UBS head of Asian utilities research Simon Powell said the share price reaction was surprising, since the special dividend was not unexpected given Power Assets had been paying special dividends in the past few years, and any payout will be reflected in a lower share price after the payment.

“Investors should not get too excited, given Power Assets’ lower growth prospect relative to Cheung Kong Infrastructure, and indication from the UK government that return on equity of utilities would be slashed to between 3.5 and 5 per cent in the 2020-21 financial year from 6 to 8 per cent currently,” he said.

Meanwhile, CKI, a company also controlled by Li that sources most of its profit from Britain, posted a lower than expected 6 per cent rise in annual profit, as it continues to scout for acquisition opportunities. 

Against a backdrop of uncertainties in the macroeconomic landscape – rising interest rates, continuing Brexit saga and global political unrest, among others – CKI is confident of maintaining the business momentum Victor Li Tzar-kuoi, chairman of Power Assets

Net profit amounted to HK$10.26 billion last year, up from HK$9.6 billion in 2016 – a year when its profit was hit by the weaker pound and other non-operating factors. 

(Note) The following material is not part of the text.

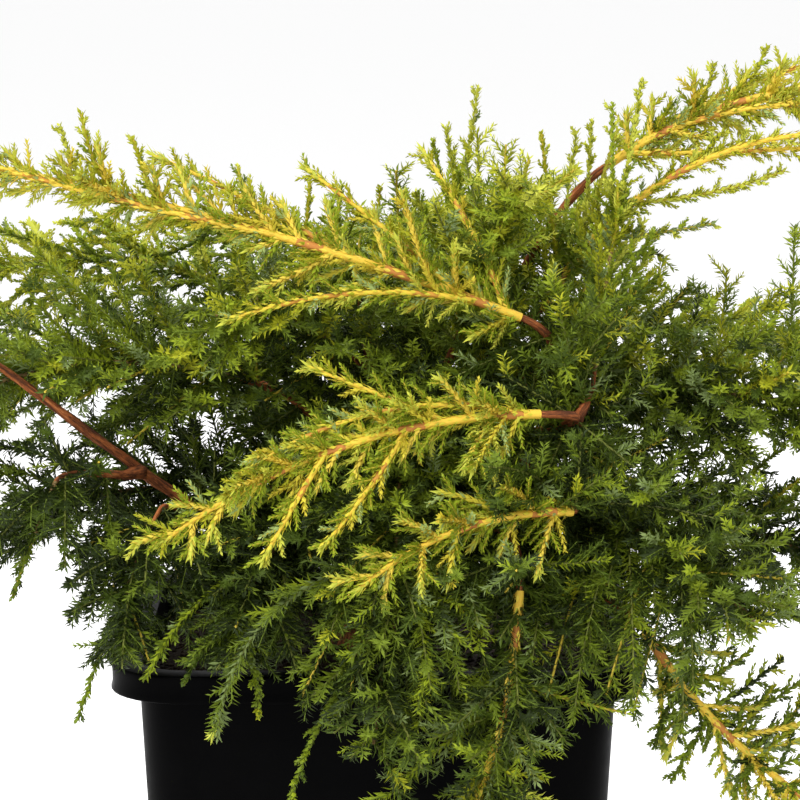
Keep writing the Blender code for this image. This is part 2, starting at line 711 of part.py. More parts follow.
def make_boughs(trunk, collection):
    """Every bough with the line that it follows, the ones that carry others first."""
    limbs = {limb.name: limb for limb in LIMBS}
    lines, boughs = {}, {}

    def carried(limb):
        if limb.name in lines:
            return
        foot = np.array(limb.foot) / 1000
        if limb.forks_from == "trunk":
            carrier, middle = surface_tree(trunk), trunk_axis(limb.along)
            away, steepness = bearing_and_climb(foot - middle)
            ahead = heading(away, BOUGH_CLIMB if steepness < STEEP_CLIMB else steepness)
        else:
            carried(limbs[limb.forks_from])
            carrier = surface_tree(boughs[limb.forks_from])
            middle, along = point_on(lines[limb.forks_from], limb.along)
            ahead = fork_heading(middle, along, foot)
        boughs[limb.name], lines[limb.name] = make_bough(limb, carrier, middle, ahead, collection)
        bpy.context.view_layer.update()

    for limb in LIMBS:
        carried(limb)
    return lines


def main():
    for obj in list(bpy.data.objects):
        bpy.data.objects.remove(obj)
    scene = bpy.context.scene.collection
    plant = bpy.data.collections.new("potted_juniper")
    helpers = bpy.data.collections.new("helpers")
    scene.children.link(plant)
    scene.children.link(helpers)

    make_pot(plant, helpers)
    make_soil(plant)
    trunk = make_trunk(plant)
    bpy.context.view_layer.update()
    bough_lines = make_boughs(trunk, plant)
    trunk_line = np.array([trunk_axis(t) for t in np.linspace(0, 1, 25)])
    space = Space({**bough_lines, "trunk": trunk_line})
    for owner, limb in enumerate(LIMBS):
        make_mass(limb, owner, space, plant, helpers)


main()
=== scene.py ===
# %% [markdown]
# # A potted juniper, dressed over its frame
#
# The frame holds the plant as plain solids: a pot, a block of soil, a short trunk, 28 boughs and the
# 28 masses of foliage on them. This lesson puts the looks over it, one step at a time. Each step says
# what the piece is on the real plant, how it could be made in Blender, and why one way was chosen.
#
# Everything is in metres, with +Z up. The origin is the middle of the pot's underside, and the plant
# faces -Y. A bearing is an angle seen from above, 0 along +X and 90 along +Y, and a climb is an angle
# above level.

# %% Load the frame
import math
import random
from collections import namedtuple

import bmesh
import bpy
import numpy as np
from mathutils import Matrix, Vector, noise
from mathutils.bvhtree import BVHTree


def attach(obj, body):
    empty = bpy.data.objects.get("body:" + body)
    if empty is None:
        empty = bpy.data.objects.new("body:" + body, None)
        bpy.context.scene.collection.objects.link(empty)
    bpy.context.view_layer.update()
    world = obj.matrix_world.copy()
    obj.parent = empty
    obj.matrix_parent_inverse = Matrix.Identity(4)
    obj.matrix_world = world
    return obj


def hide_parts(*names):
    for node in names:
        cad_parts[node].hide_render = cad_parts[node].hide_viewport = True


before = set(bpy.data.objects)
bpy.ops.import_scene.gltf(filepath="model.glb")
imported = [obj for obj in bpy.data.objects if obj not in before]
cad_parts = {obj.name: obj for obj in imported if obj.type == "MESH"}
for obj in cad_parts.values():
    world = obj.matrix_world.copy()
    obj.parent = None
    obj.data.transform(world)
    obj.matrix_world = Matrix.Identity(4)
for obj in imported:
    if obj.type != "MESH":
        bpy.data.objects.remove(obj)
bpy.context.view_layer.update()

# %% [markdown]
# ## The camera
#
# The photograph is taken from the front with a long lens, a little above the rim of the pot. The
# perspective of the pot gives the rest: 9 degrees of downward pitch from about 1.8 m. A lens that
# long keeps the two sides of the pot almost parallel, as they are in the photograph.

# %% Camera
CAMERA_TARGET = Vector((0.0099, 0.0, 0.324))
CAMERA_PITCH = math.radians(9.0)
CAMERA_DISTANCE = 1.775
CAMERA_LENS = 172.1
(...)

It compares with an average estimate of HK$10.67 billion of eight analysts polled by Bloomberg. 

“Against a backdrop of uncertainties in the macroeconomic landscape – rising interest rates, continuing Brexit saga and global political unrest, among others – CKI is confident of maintaining the business momentum,” chairman Victor Li Tzar-kuoi, Li’s eldest son, said in a results filing to Hong Kong’s stock exchange.  

“We will also study acquisition opportunities – in existing business areas and in new areas as well as existing geographic markets and new ones.”

CKI will work closely with CK Asset and Power Assets, which are also controlled by the Li family and have ample cash on hand, “in seizing new and, in particular, sizeable investment opportunities”, he added. 

A final dividend of HK$1.71 per share per share was proposed, bringing the full-year payout to HK$2.38, up from HK$2.26 in 2016. 

CKI engages in gas and power distribution, power generation, rolling stock leasing, water supply and sewage treatment in Britain, gas and power distribution and transmission in Australia.

It is also involved in waste management and power distribution in New Zealand, waste-to-energy projects in Holland, power generation and oil logistics facilities and car parks management in Canada, and tollways and bridges in mainland China.

Net profit from Britain fell 16.5 per cent to HK$5.28 billion, due to a weaker pound and one-off accounting “deferred tax gains”, but it still contributed 51.5 per cent of CKI’s total profit. 

Australia, which accounted for 19 per cent of the total profit, edged up 0.4 per cent to HK$1.95 billion.  

CKI shares ended up 0.53 per cent to HK$66.85.